Né en 1900 au sein d’un milieu intellectuel et artistique, Pierre Mâle fait des études de médecine et se spécialise dans la psychiatrie infanto-juvénile (aujourd’hui pédopsychiatrie). Élève d’Henri Claude (fondateur du premier laboratoire de psychothérapie et psychanalyse à la Faculté de médecine de Paris), il côtoie Jacques Lacan et dès 1932, devient un membre actif de la Société psychanalytique de Paris (dont il prend la présidence en 1953 lors du schisme dans la mouvance psychanalytique française).
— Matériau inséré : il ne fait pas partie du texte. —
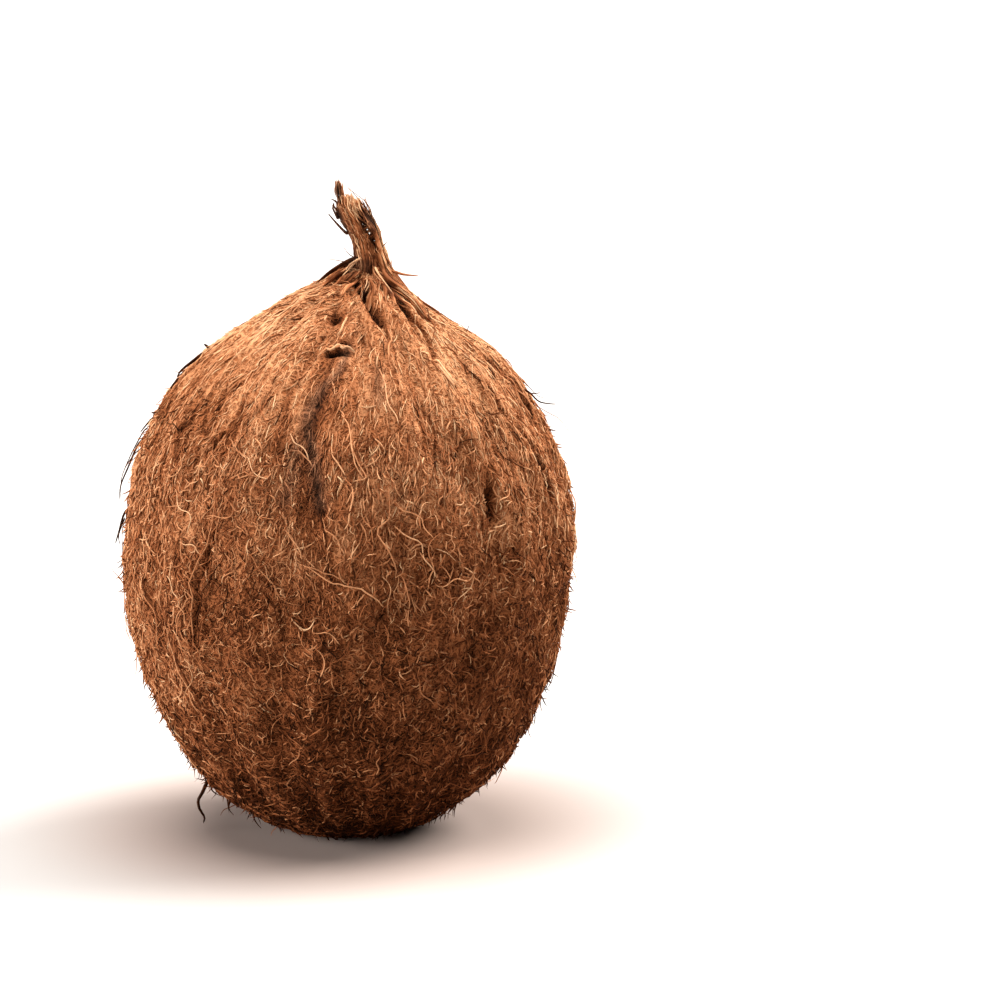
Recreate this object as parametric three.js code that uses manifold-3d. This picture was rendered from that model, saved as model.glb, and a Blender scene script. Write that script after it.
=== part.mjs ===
// A whole brown coconut: an egg-shaped nut in its stripped, matted coat of husk fibre, with a frayed tuft
// of fibre left at the stem end. It grew as one piece, so it is one solid. It stands on a small flat spot.
//
// Millimetres, +Z up. The origin is the centre of the flat spot. Round the nut, an angle of 0 faces -Y and
// grows towards +X. The side that faces -Y is the one with the dark seam and the two small pits.

import * as THREE from "three";
import { mergeVertices } from "three/addons/utils/BufferGeometryUtils.js";
import Module from "manifold-3d";

// Driving sizes of the nut
const EQUATOR_RADIUS = 58;
const EQUATOR_HEIGHT = 72.6;
const CROWN_HEIGHT = 144.9;
const REST_RADIUS = 15;
// Roundness of the two halves: the lower one is full, the upper one runs out to a blunt cone
const LOWER_POWER = 1.78;
const LOWER_ROUND = 0.4;
const UPPER_POWER = 2.5;
const UPPER_ROUND = 0.912;

// Relief of the coat
const LOBES = 3;
const LOBE_RISE = 0.9;
const LOBE_TURN = -0.9;
const RIBS = 17;
const RIB_RISE = 0.7;
const RIB_SWAY = 1.6;
const FELT_RISE = 0.55;
const FELT_LUMPS = 21;
const FELT_ROW = 2.3;
// The relief fades in over this height at the flat spot, and between these radii at the crown
const REST_FADE = 16;
const CROWN_FADE = [2, 22];
// Furrows that run down the nut: angle round it in degrees, middle height, half length, half width, depth,
// and lean in degrees for each millimetre up
const FURROWS = [
  { angle: -36, height: 66, reach: 26, width: 2.4, depth: 1.2, lean: 0.2 },
  { angle: -6, height: 106, reach: 22, width: 4.2, depth: 1.3, lean: 0 },
  { angle: 42, height: 91, reach: 8, width: 2.4, depth: 1.8, lean: 0 },
  { angle: 54, height: 118, reach: 24, width: 2.6, depth: 1.6, lean: 0.35 },
  { angle: 70, height: 108, reach: 22, width: 2.8, depth: 1.9, lean: 0.4 },
  { angle: 118, height: 92, reach: 34, width: 3.2, depth: 1.6, lean: -0.1 },
  { angle: 171, height: 74, reach: 38, width: 3.4, depth: 1.5, lean: 0.1 },
  { angle: 226, height: 104, reach: 26, width: 2.8, depth: 1.7, lean: -0.1 },
  { angle: 268, height: 84, reach: 32, width: 3.0, depth: 1.4, lean: 0 },
];
// Small pits, wider than they are tall: angle in degrees, height, half width, depth
const PITS = [
  { angle: -5, height: 134.5, width: 2.4, depth: 1.5 },
  { angle: 2, height: 127.5, width: 3.6, depth: 2.2 },
];
const PIT_TALLNESS = 0.7;

// Faces of the nut: columns round it and rows from the flat spot to the crown
const COLUMNS = 70;
const ROWS = 35;
const FINEST_FACE = 0.06;

// Fibres that stand out of the coat, larger than life
const COAT_FIBRES = 104;
const FIBRE_RADIUS = 0.62;
const FIBRE_STEPS = 4;
// Heights between which they are rooted, and the lowest that one may hang
const ROOT_HEIGHTS = [14, 132];
const LOWEST_FIBRE = 1.2;
// How deep the root is sunk, and how far the next point lies off the coat
const ROOT_DEPTH = 1.3;
const FIBRE_OFF = 0.55;
// Every sixth fibre stands well clear of the coat at its tip
const FREE_TIP_EVERY = 6;
const FREE_TIP_LIFT = [3, 5];
const TIP_LIFT = [1, 2.2];
const FIBRE_LENGTH = [12, 22];
// Waver of a fibre's heading in radians, low on the nut and below the tuft
const LOW_CURL = 0.8;
const HIGH_CURL = 0.14;
const HAIR_RADIUS = 0.7;
const HAIR_DEPTH = 1.5;

// Tuft: where its foot is, how tall it stands and which way its tip leans
const TUFT_FOOT = new THREE.Vector3(6.4, 0, 137);
const TUFT_NECK_HEIGHT = 144;
const TUFT_TOP = 167.5;
const TUFT_LEAN = 7;
const TUFT_FOOT_RADIUS = 8.6;
const TUFT_NECK_RADIUS = 2.9;
const TUFT_CORE_TOP = 156;
const TUFT_CORE_RADIUS = 9.4;

// Half width and half thickness of a strap, as shares of its size in the table
const STRAP_WIDTH = 0.66;
const STRAP_THICKNESS = 0.36;

const SKIRT_ROOTS = 10;
const SKIRT_SECTION = [1.15, 0.95];
// Shares of the outline between which the roots of the tuft come down on the coat, and how far each runs on
const SKIRT_LANDING = [0.83, 0.87];
const SKIRT_RUN = 0.1;
const SKIRT_OFF = [0.9, 1.0, 1.4];
const TWIG_SECTION = [0.8, 0.6];

const SEED = 4127;

const wasm = await Module();
wasm.setup();

let drawn = SEED;

// A random number from low to high. Each call draws the next one of a seeded row.
function draw(low, high) {
  drawn += 1;
  return low + (high - low) * THREE.MathUtils.seededRandom(drawn);
}

const radians = THREE.MathUtils.degToRad;

// Depth of the full lower form below the widest line. The flat spot cuts it where it is REST_RADIUS wide.
const LOWER_DEPTH =
  EQUATOR_HEIGHT /
  (1 - (REST_RADIUS / EQUATOR_RADIUS) ** (1 / LOWER_ROUND)) ** (1 / LOWER_POWER);

// Radius of the plain nut at a height
function radiusAt(height) {
  if (height < EQUATOR_HEIGHT) {
    const down = (EQUATOR_HEIGHT - height) / LOWER_DEPTH;
    return EQUATOR_RADIUS * (1 - down ** LOWER_POWER) ** LOWER_ROUND;
  }
  const up = Math.min((height - EQUATOR_HEIGHT) / (CROWN_HEIGHT - EQUATOR_HEIGHT), 1);
  return EQUATOR_RADIUS * (1 - up ** UPPER_POWER) ** UPPER_ROUND;
}

// The plain nut's outline from the edge of the flat spot to the crown, as a curve of (radius, height)
function outlineCurve() {
  const samples = 160;
  const points = [];
  for (let i = 0; i <= samples; i += 1) {
    const height = (CROWN_HEIGHT * (1 - Math.cos((Math.PI * i) / samples))) / 2;
    points.push(new THREE.Vector2(radiusAt(height), height));
  }
  const curve = new THREE.SplineCurve(points);
  curve.arcLengthDivisions = 4 * samples;
  return curve;
}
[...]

Inspiré par les travaux de Jean Piaget et d’Henri Wallon, disciple de Georges Heuyer, Pierre Mâle, considéré comme le Winnicott de l’adolescence, effectue dans l’entre-deux-guerres ses premières consultations pour enfants dans un dispensaire d’Henri Rousselle. Puis il fonde en 1948 sur le modèle anglo-saxon le Service de guidance infanto-juvénile de l’hôpital Henri-Rousselle, premier véritable lieu d’accueil pour adolescents en France qu’il dirige jusqu’à sa mort, et où il forme plusieurs générations de pédopsychiatres.
Appartenant à une génération de savants qui désirent porter un regard nouveau sur l’enfance et l’adolescence, Pierre Mâle participe à la construction de nouveaux outils conceptuels critiques pour appréhender les adolescents en dehors de tout déterminisme biologique et préconise la psychothérapie, adaptée à chaque adolescent, comme l’arme clinique la plus précieuse et la plus efficace.
Maillon essentiel de la méthode de l’observation, œuvrant au rapprochement entre sciences du psychisme et éducation des mineurs « difficiles », alliant psychiatrie, psychanalyse et psychologie, Pierre Mâle est un collaborateur régulier auprès de l’Éducation surveillée. Il assure des vacations au Centre d’observation de Savigny-sur-Orge, de 1946 à sa mort, en 1976 et y reçoit nombre de garçons placés dans les années 1960. Il participe aussi à la formation des éducateurs de l’Éducation surveillée et à la recherche au centre de Vaucresson. Dans sa pratique clinique, la place du corps adolescent est essentielle – ce que l’on retrouve dans les questions qu’il pose à Savigny par exemple (autour de la masturbation des garçons, des relations sexuelles, etc.).
Considéré comme le « créateur » de la psychanalyse de l’adolescent et de la pertinence d’une psychothérapie spécifique à cet âge (l’adolescence est considérée comme une seconde naissance et l’occasion d’un rattrapage des ratés du développement infantile), il reste maintenant à analyser la pratique clinique de Pierre Mâle vis-à-vis des « garçons de justice » à l’aune de la parole et du ressenti de ces derniers.